Hak Melaporkan Kekurangan Layanan: Jamaah memiliki saluran resmi untuk melaporkan langsung segala bentuk kekurangan layanan dalam penyelenggaraan umrah kepada Menteri Agama. Ini memberikan mekanisme pengaduan yang jelas dan perlindungan dari pemerintah.
Dengan adanya hak-hak ini, posisi tawar jamaah umrah mandiri menjadi lebih kuat. Mereka tidak lagi “sendirian” tanpa perlindungan, melainkan memiliki jaminan hukum yang dapat dijadikan pegangan.
Implikasi dan Langkah Selanjutnya
Pemberlakuan umrah mandiri ini diperkirakan akan mendorong peningkatan jumlah jamaah sekaligus menciptakan persaingan yang sehat di industri travel umrah. Bagi calon jamaah, opsi ini menawarkan fleksibilitas dan potensi penghematan biaya, meski juga memerlukan perencanaan dan persiapan yang lebih matang secara mandiri.
Kementerian Agama Republik Indonesia diperkirakan akan segera menerbitkan peraturan pelaksanaan teknis yang lebih detail.
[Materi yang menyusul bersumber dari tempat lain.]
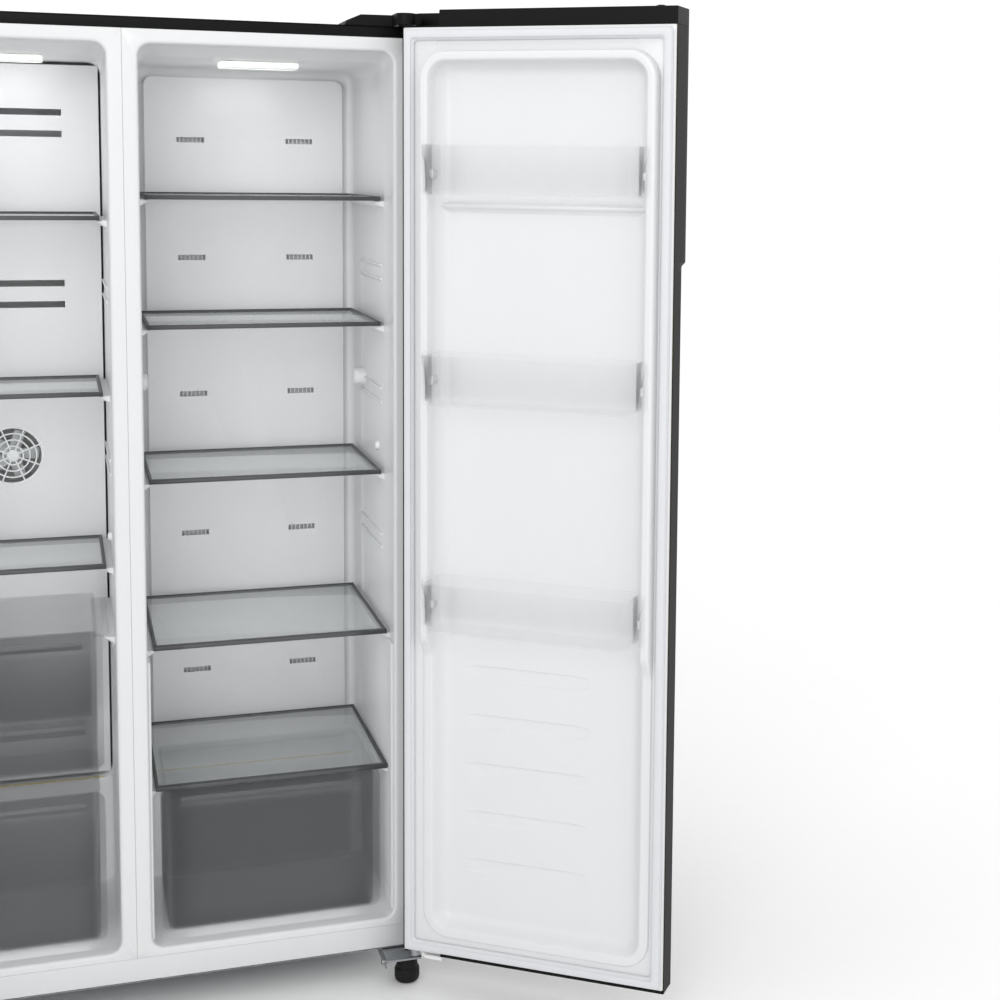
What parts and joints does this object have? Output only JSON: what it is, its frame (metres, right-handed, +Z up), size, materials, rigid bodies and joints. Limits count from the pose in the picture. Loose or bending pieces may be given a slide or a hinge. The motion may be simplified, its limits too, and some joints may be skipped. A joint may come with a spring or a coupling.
{
  "type": "side by side refrigerator",
  "caption": "Free-standing refrigerator with a freezer and a fresh food compartment side by side, full-height hinged doors with bins, glass shelves and drawers.",
  "frame": {"origin": "middle of the footprint on the floor, with both doors open", "axes": "+X to the right seen from the front, -Y out of the front, +Z up"},
  "size_m": [1.643, 0.9352, 1.789],
  "materials": {
    "foam": "matte",
    "white_liner": "satin",
    "black_steel": "gloss",
    "compressor_steel": "satin",
    "black_plastic": "satin",
    "white_steel": "satin",
    "galvanised_steel": "satin",
    "zinc_steel": "satin",
    "copper_tube": "satin",
    "aluminium_fins": "satin",
    "white_plastic": "satin",
    "gasket_vinyl": "matte",
    "clear_plastic": "gloss",
    "shelf_glass": "gloss"
  },
  "bodies": {
    "cabinet": {"fridge_liner": "white_liner", "freezer_liner": "white_liner", "outer_wrapper": "black_steel", "top_front_trim": "black_plastic", "bottom_front_rail": "white_steel", "base_plate": "galvanised_steel", "cabinet_foam": "foam", "back_panel": "galvanised_steel", "machine_cover": "galvanised_steel", "mains_inlet": "black_plastic", "compressor": "compressor_steel", "condenser": "copper_tube", "drain_pan": "black_plastic", "fridge_air_duct": "white_liner", "freezer_air_cover": "white_liner", "evaporator": "aluminium_fins", "fridge_lamp_cover": "clear_plastic", "freezer_lamp_cover": "clear_plastic", "fridge_shelf_1": "shelf_glass", "fridge_shelf_2": "shelf_glass", "fridge_shelf_3": "shelf_glass", "fridge_shelf_4": "shelf_glass", "crisper_cover": "shelf_glass", "freezer_shelf_1": "shelf_glass", "freezer_shelf_2": "shelf_glass", "freezer_shelf_3": "shelf_glass", "fridge_top_hinge": "zinc_steel", "fridge_hinge_cover": "black_plastic", "fridge_bottom_hinge": "zinc_steel", "freezer_top_hinge": "zinc_steel", "freezer_hinge_cover": "black_plastic", "freezer_bottom_hinge": "zinc_steel"},
    "fridge_door": {"fridge_door_skin": "black_steel", "fridge_door_liner": "white_liner", "fridge_door_foam": "foam", "fridge_door_top_cap": "black_plastic", "fridge_door_bottom_cap": "black_plastic", "fridge_door_stop": "white_plastic", "fridge_door_gasket": "gasket_vinyl", "fridge_door_bin_1": "clear_plastic", "fridge_door_bin_2": "clear_plastic", "fridge_door_bin_3": "clear_plastic"},
    "freezer_door": {"freezer_door_skin": "black_steel", "freezer_door_liner": "white_liner", "freezer_door_foam": "foam", "freezer_door_top_cap": "black_plastic", "freezer_door_bottom_cap": "black_plastic", "freezer_door_stop": "white_plastic", "freezer_door_gasket": "gasket_vinyl", "freezer_door_bin_1": "clear_plastic", "freezer_door_bin_2": "clear_plastic", "freezer_door_bin_3": "clear_plastic"},
    "evaporator_fan": {"evaporator_fan": "white_plastic"},
    "crisper_drawer": {"crisper_drawer": "clear_plastic"},
    "freezer_upper_drawer": {"freezer_upper_drawer": "clear_plastic"},
    "freezer_lower_drawer": {"freezer_lower_drawer": "clear_plastic"},
    "fridge_foot": {"fridge_foot": "black_plastic"},
    "fridge_rear_roller": {"fridge_rear_roller": "black_plastic"},
    "freezer_foot": {"freezer_foot": "black_plastic"},
    "freezer_rear_roller": {"freezer_rear_roller": "black_plastic"}
  },
  "joints": [
    {"name": "fridge_door_hinge", "type": "hinge", "parent": "cabinet", "child": "fridge_door", "pos_m": [0.40307, -0.13236, 0.9], "axis": [0, 0, 1], "range_deg": [-143, 0]},
    {"name": "freezer_door_hinge", "type": "hinge", "parent": "cabinet", "child": "freezer_door", "pos_m": [-0.48293, -0.13236, 0.9], "axis": [0, 0, -1], "range_deg": [-143, 0]},
    {"name": "crisper_slide", "type": "slide", "parent": "cabinet", "child": "crisper_drawer", "axis": [0, -1, 0], "range_m": [0, 0.2]},
    {"name": "freezer_upper_drawer_slide", "type": "slide", "parent": "cabinet", "child": "freezer_upper_drawer", "axis": [0, -1, 0], "range_m": [0, 0.24]},
    {"name": "freezer_lower_drawer_slide", "type": "slide", "parent": "cabinet", "child": "freezer_lower_drawer", "axis": [0, -1, 0], "range_m": [0, 0.2]},
    {"name": "evaporator_fan_spin", "type": "hinge", "parent": "cabinet", "child": "evaporator_fan", "pos_m": [-0.28643, 0.28664, 0.96], "axis": [0, 1, 0], "continuous": true},
    {"name": "fridge_roller_spin", "type": "hinge", "parent": "cabinet", "child": "fridge_rear_roller", "pos_m": [0.35507, 0.40464, 0.022], "axis": [1, 0, 0], "continuous": true},
    {"name": "freezer_roller_spin", "type": "hinge", "parent": "cabinet", "child": "freezer_rear_roller", "pos_m": [-0.43493, 0.40464, 0.022], "axis": [1, 0, 0], "continuous": true},
    {"name": "fridge_foot_turn", "type": "hinge", "parent": "cabinet", "child": "fridge_foot", "pos_m": [0.39207, -0.10936, 0], "axis": [0, 0, 1], "continuous": true},
    {"name": "freezer_foot_turn", "type": "hinge", "parent": "cabinet", "child": "freezer_foot", "pos_m": [-0.47193, -0.10936, 0], "axis": [0, 0, 1], "continuous": true}
  ]
}
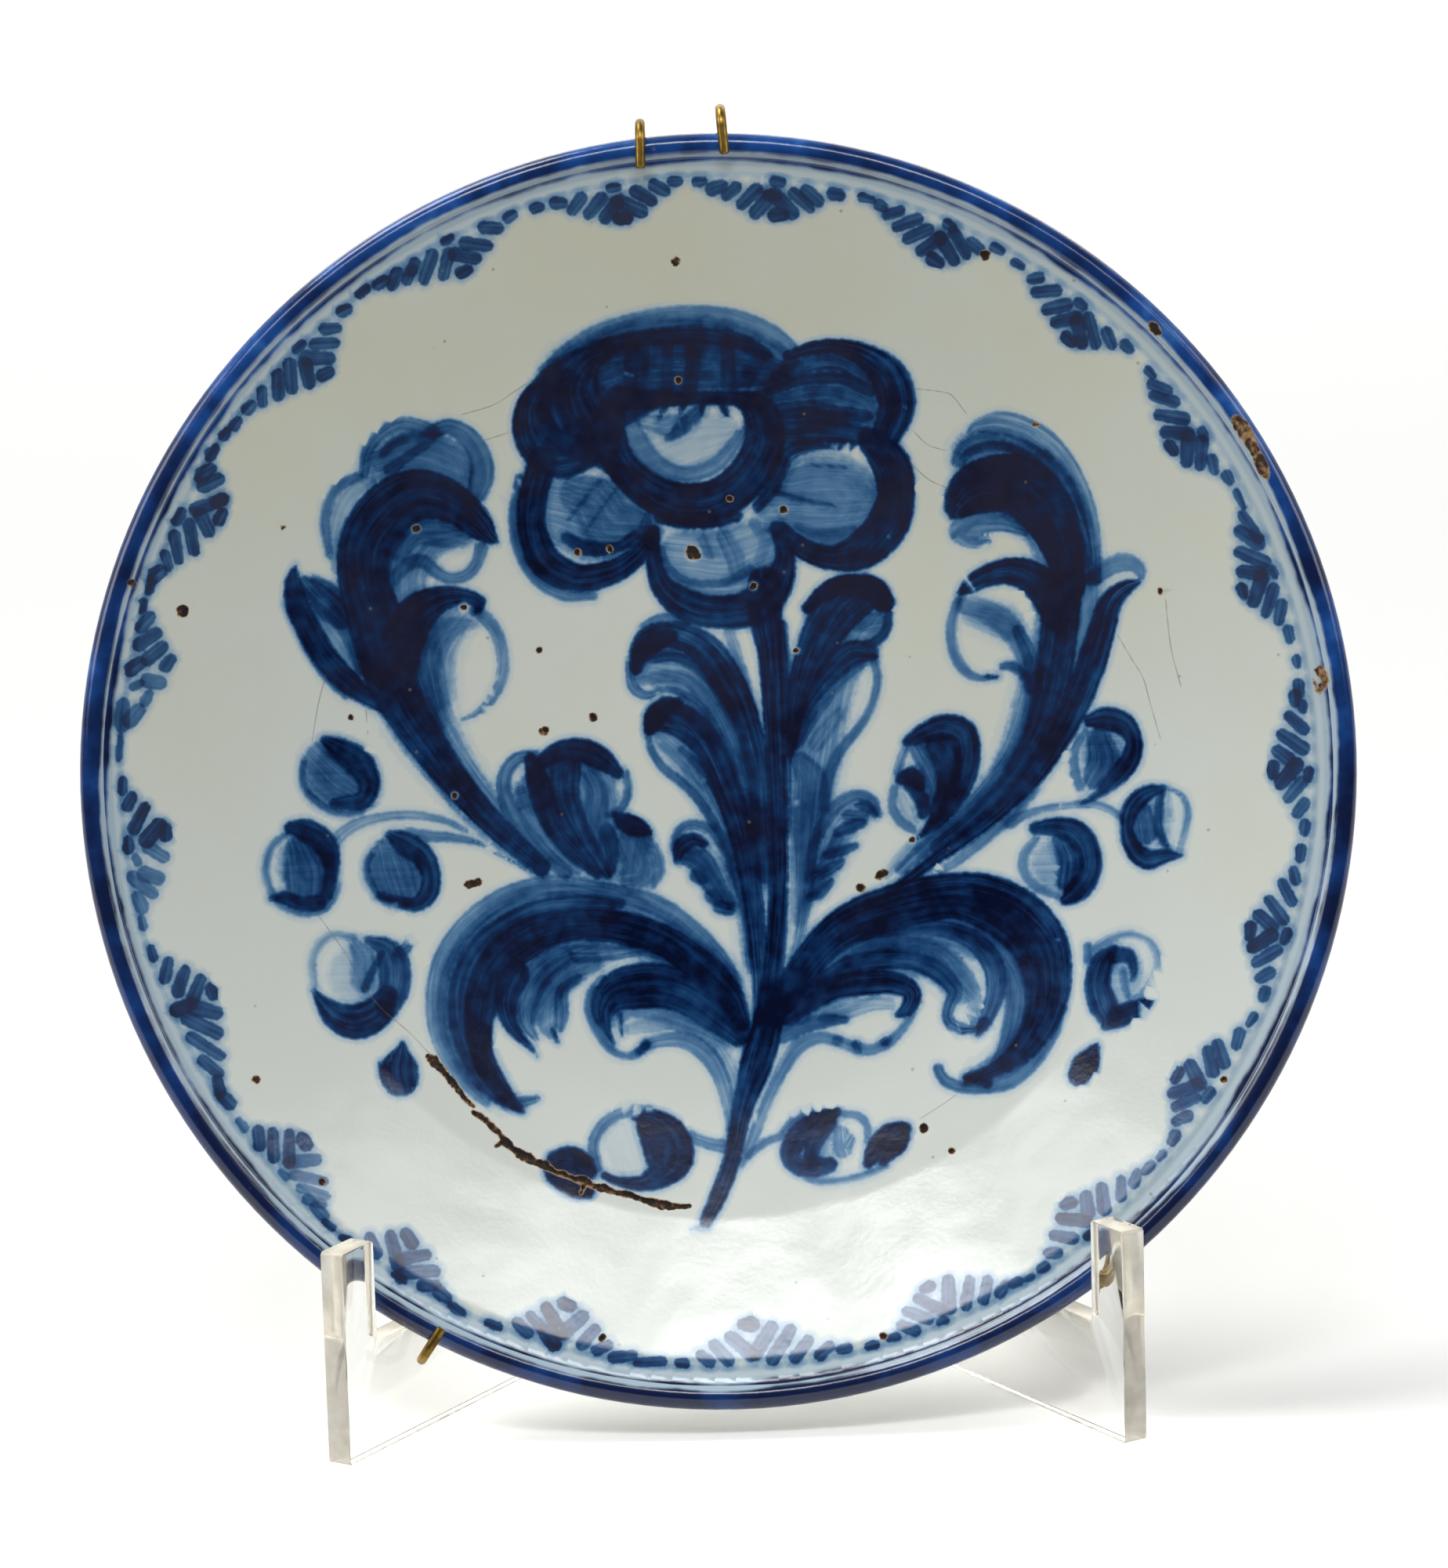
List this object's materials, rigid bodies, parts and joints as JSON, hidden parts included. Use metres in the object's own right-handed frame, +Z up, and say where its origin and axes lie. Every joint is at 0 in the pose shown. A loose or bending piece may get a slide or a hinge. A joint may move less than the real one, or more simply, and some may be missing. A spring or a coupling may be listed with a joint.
{
  "type": "display plate with wire hanger and panel stand",
  "caption": "Round painted earthenware plate held by a sprung wire hanger and leaning in a stand of crossed clear panels.",
  "frame": {"origin": "on the table, under the middle of the whole object's box", "axes": "+Z up, -Y towards the viewer of the painted face, +X to that viewer's right"},
  "size_m": [0.295, 0.1778, 0.2991],
  "materials": {
    "tin_glaze": "gloss",
    "brass_wire": "satin",
    "spring_steel": "satin",
    "clear_acrylic": "clear"
  },
  "bodies": {
    "stand_left": {"stand_panel_left": "clear_acrylic"},
    "stand_right": {"stand_panel_right": "clear_acrylic"},
    "plate": {"plate": "tin_glaze", "hanger_upper_wire": "brass_wire", "hanger_spring_left": "spring_steel", "hanger_spring_right": "spring_steel"},
    "hanger_lower": {"hanger_lower_wire": "brass_wire"}
  },
  "joints": [
    {"name": "panel_unlock", "type": "slide", "parent": "stand_left", "child": "stand_right", "axis": [0, 0, 1], "range_m": [0, 0.045]},
    {"name": "plate_lift", "type": "slide", "parent": "stand_right", "child": "plate", "axis": [0, 0, 1], "range_m": [0, 0.13]},
    {"name": "hanger_stretch", "type": "slide", "parent": "plate", "child": "hanger_lower", "axis": [0.0715, -0.2413, -0.9678], "range_m": [0, 0.006], "stiffness_N_per_m": 700, "springref_m": -0.012, "deforming": ["hanger_spring_left", "hanger_spring_right"]}
  ]
}
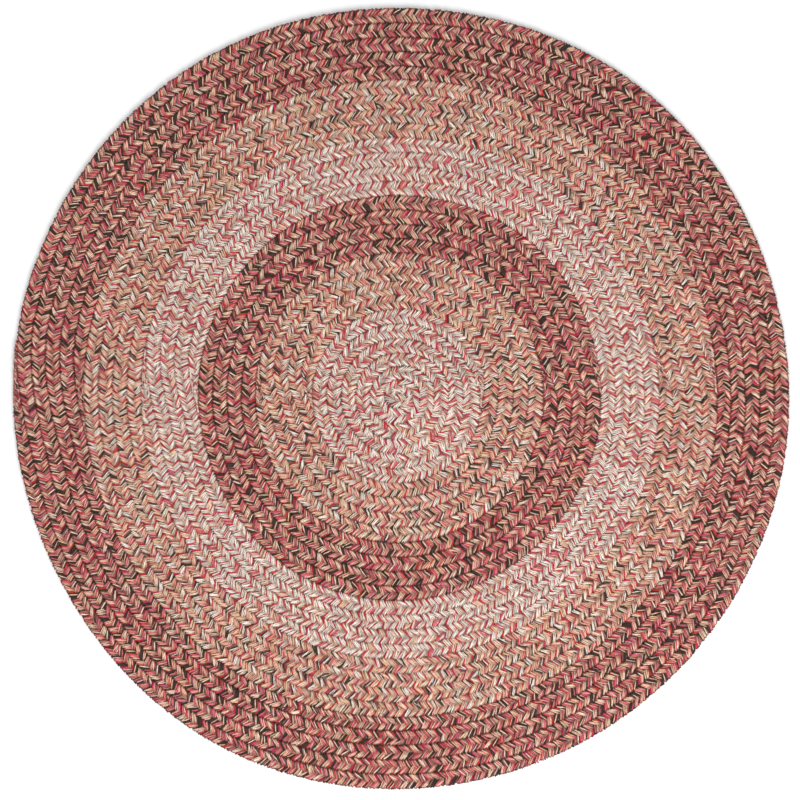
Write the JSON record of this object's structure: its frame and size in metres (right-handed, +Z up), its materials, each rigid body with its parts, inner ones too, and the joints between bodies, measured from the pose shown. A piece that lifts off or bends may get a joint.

Peraturan turunan ini nantinya akan mengatur hal-hal seperti tata cara pendaftaran, daftar penyedia layanan terdaftar, standar paket layanan minimal, dan mekanisme pelaporan.
Bagi umat Islam Indonesia, kehadiran UU PIHU yang baru ini adalah sebuah kemajuan besar. Ibadah umrah kini bisa dilakukan dengan lebih fleksibel, tanpa mengurangi aspek keamanan, kenyamanan, dan perlindungan hukum yang diberikan oleh negara.